As he got back to the car though, he realized just how much the Lord blessed him. Sometimes, in the race of life, we get to run, sometimes jog, and oftentimes, we walk. We learn and things happen at different speeds in our life, and it is dependent on what the Lord needs to teach us. The most needful thing for this man, was that he return to the car, and the Lord made it possible for him to return to his car. Right then, he didn't need to be running and no matter what, the Lord always blesses us with that that is most needful. There are things He needs to accomplish with us and sometimes, we can only learn those things at a walking, rather than running pace, as much as we would like to run."

Patience #3

"I, in my life, feeling like I've been walking for so long, I'm no longer in shape, cause I'm not getting any hard cardio! As she relayed this story to me, I recognized in me, the desire to run, but the Lord needs me to walk. The Lord has been preparing me for a while now, which I understand from blessings I've received and impressions given me. I don't know what that is, but whatever it is, i can only learn the things I'm learning, at a walk. Patience, my family, is a virtue. One that I have a very hard time with, but the Lord has a way of teaching me. The Lord has never ceased to bless me with what is most needful in my life. He knows me, and knows how and what I need to learn and will teach me perfectly.
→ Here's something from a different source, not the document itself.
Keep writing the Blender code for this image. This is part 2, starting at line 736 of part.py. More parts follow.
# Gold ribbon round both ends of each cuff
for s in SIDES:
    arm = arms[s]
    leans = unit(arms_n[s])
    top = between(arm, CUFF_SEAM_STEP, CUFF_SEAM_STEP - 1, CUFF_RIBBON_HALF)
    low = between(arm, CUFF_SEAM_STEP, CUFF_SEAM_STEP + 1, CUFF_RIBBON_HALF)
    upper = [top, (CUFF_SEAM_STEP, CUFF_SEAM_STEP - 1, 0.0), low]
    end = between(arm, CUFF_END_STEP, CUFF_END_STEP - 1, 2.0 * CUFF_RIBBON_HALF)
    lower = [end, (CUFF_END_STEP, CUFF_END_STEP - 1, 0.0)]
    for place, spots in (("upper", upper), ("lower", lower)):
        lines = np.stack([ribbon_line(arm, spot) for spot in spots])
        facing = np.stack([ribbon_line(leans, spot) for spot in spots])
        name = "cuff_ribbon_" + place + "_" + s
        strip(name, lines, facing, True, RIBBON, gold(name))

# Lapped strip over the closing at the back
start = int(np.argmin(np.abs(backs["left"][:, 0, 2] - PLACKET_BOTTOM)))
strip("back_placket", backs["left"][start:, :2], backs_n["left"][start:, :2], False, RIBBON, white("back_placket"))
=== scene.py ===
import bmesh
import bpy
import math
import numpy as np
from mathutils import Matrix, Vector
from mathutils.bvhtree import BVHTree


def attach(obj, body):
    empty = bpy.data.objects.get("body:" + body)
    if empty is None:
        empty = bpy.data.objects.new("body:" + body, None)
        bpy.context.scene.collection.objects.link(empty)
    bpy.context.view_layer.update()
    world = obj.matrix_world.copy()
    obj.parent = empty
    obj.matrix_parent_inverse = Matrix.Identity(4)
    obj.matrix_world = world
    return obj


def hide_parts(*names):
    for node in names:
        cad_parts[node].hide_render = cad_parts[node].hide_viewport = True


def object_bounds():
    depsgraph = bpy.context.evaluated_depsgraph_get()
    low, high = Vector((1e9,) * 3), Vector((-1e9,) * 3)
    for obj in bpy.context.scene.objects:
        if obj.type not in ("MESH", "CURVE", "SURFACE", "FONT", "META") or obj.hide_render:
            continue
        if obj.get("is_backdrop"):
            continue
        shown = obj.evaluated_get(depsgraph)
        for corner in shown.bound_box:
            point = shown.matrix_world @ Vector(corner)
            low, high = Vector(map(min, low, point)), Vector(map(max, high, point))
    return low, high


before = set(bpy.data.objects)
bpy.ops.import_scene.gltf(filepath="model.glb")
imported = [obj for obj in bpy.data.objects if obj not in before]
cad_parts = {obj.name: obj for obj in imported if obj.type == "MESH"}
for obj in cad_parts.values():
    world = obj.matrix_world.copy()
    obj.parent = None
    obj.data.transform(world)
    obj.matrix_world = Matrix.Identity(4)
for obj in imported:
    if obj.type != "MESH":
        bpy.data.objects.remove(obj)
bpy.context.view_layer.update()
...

Patience in the Lord, in what He is teaching me, is essential. Simply, because He CAN see the beginning from the end, and I CAN'T. He knows me perfectly. He knows all things perfectly and my pride and frustration is not going to make me walk any faster. In fact, it might make me slow down, because the Lord can't teach a hardened heart. Faith and trust in His timing, and teaching method are then what become explicitly important. Do we trust the Lord to make us perfect? I DO!! There are very few perfect beings, and i would only trust the perfect ones to show me the way. I just have to remember that, when I want to run!"

Monday, January 17, 2011

Merciful God #1

Originally written 6/29/10

"I wanted to express my love for each of you. All of you are so very dear to my heart and I'm so grateful to understand the plan of salvation which teaches me I still get to have you in my life when one of us passes on. How horrific life would be if I loved each of you this much and then that was the end. Each day I learn more about our Father in Heaven's mercy, including the amazing principles found in the plan of salvation.
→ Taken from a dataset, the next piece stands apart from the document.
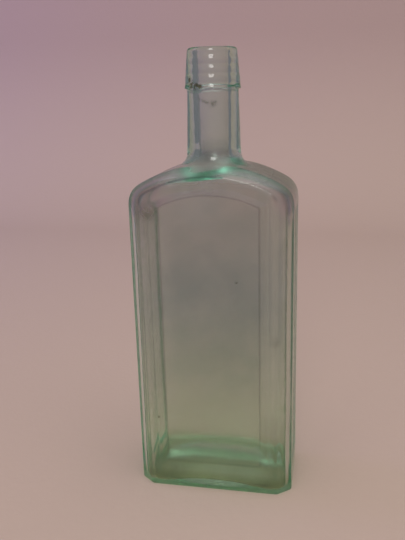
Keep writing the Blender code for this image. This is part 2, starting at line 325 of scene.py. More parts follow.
# %% [markdown]
# ## Opening the crown for the neck
# A round neck joins a square-cut body. Deleting a block of faces on the crown leaves a loop of edges,
# and new rings grown from that loop slide from the block's outline to the neck's circle. Their height
# comes from the surface itself: the higher of the crown and the hollow curve at the neck's foot.

# %% Cut the block and find its loop
BLOCK_STEPS = 3
right_column = TOP_INDEX - BLOCK_STEPS
left_column = TOP_INDEX + BLOCK_STEPS
block = set()
for ring in rings[FRONT_CUT:BACK_CUT + 1]:
    block.update(ring[right_column:left_column + 1])
covered = [face for face in bottle.faces if all(vertex in block for vertex in face.verts)]
loop = [rings[index][right_column] for index in range(MIDDLE, BACK_CUT + 1)]
loop += [rings[BACK_CUT][column] for column in range(right_column + 1, left_column + 1)]
loop += [rings[index][left_column] for index in range(BACK_CUT - 1, FRONT_CUT - 1, -1)]
loop += [rings[FRONT_CUT][column] for column in range(left_column - 1, right_column - 1, -1)]
loop += [rings[index][right_column] for index in range(FRONT_CUT + 1, MIDDLE)]
bmesh.ops.delete(bottle, geom=covered, context="FACES")
COLUMNS = len(loop)
print("the neck's loop has", COLUMNS, "vertices")

# %% Surface heights round the neck's foot
NECK_BASE = 13.1 * MM
FLARE = 8.0 * MM
BLEND = 1.2 * MM
FAR_BELOW = -1.0
foot_top = CROWN_CENTRE + math.sqrt((SIDE_CROWN + FLARE) ** 2 - (NECK_BASE + FLARE) ** 2)


def soft_max(first, second):
    """The higher of two heights, with the crease between them rounded."""
    near = max(BLEND - abs(first - second), 0.0) / BLEND
    return max(first, second) + near * near * BLEND / 4


def flare_height(radius):
    """Height of the hollow curve between neck and crown, or far below once it has ended."""
    out = NECK_BASE + FLARE - max(radius, NECK_BASE)
    if out < 0:
        return FAR_BELOW
    return foot_top - math.sqrt(max(FLARE * FLARE - out * out, 0.0))


def arch_height(x, width, crown, corner):
    """Height of an arched figure at one X."""
    lean, corner_z = shoulder(width, crown, corner)
    if abs(x) <= crown * math.sin(lean):
        return CROWN_CENTRE + math.sqrt(crown * crown - x * x)
    out = min(abs(x) - (width - corner), corner)
    return corner_z + math.sqrt(max(corner * corner - out * out, 0.0))


def outer_top(x, y):
    """Height of the body's outside with the neck's foot."""
    share = min(max((abs(y) - CUT_START) / CUT_DEPTH, 0.0), 1.0)
    width, _, crown, corner = [a + (b - a) * share for a, b in zip(SIDE_FIGURE, FACE_FIGURE)]
    return soft_max(arch_height(x, width, crown, corner), flare_height(math.hypot(x, y)))


print("the outside is", round(outer_top(0.0, CUT_START) / MM, 2), "mm high behind the front's cut corner")

# %% [markdown]
# ## The neck's foot
# The smoothing that comes later draws a ring of points inwards, to (2 + cos(turn)) / 3 of its radius,
# where turn is the angle from one point to the next. Each circle is drawn that much too wide, and ends
# up at its true radius.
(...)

This week was crazy, with all I'm trying to do at work and then a really quick trip to Vegas for my bestie's bridal shower. Amidst all that, I was reading in Alma, which so often in the past I have not always enjoyed reading because it seems it's just war after war. Oftentimes, though you stumble along a passage that you've never read that way before and it quickens, yet soothes your heart. I felt this way as I was reading this week."

Merciful God #2

"Alma 26 is an account of Ammon praising the Lord, who he feels is so merciful. Please remember this is the same Ammon, who with his brothers and Alma, went about trying to destroy the church. Through their fathers' faith, they received a witness, repented and decided to share the gospel with the Lamanites. When people heard where they were going, they 'laughed them to scorn'. In essence they said, who do you think you are? Look at those people, they are prideful, stiffnecked, they love to shed blood, and have committed some grievious sins. Do you really think you can change them? It would be better go to war against them and kill them to rid the land of their iniquity, lest they detroy us.

Currently their mission had been a great success. They had converted King Lamoni and his Father and all the people in their kingdoms. Other Lamanites were so upset they took arms up against them, bent on destroying them. The Anti Nephi-Lehites (the new name for the converted) refused to pick up their arms and instead bowed themelves down and submitted themselves to the other lamanites, who then killed them, even though they never fought back. Some of the lamanites, upon seeing this had their hearts swell within them, they repented and were converted. They threw down their weapons of war and joined with the people of God. Over 1000 were slain by the Lamanites but more than that were converted."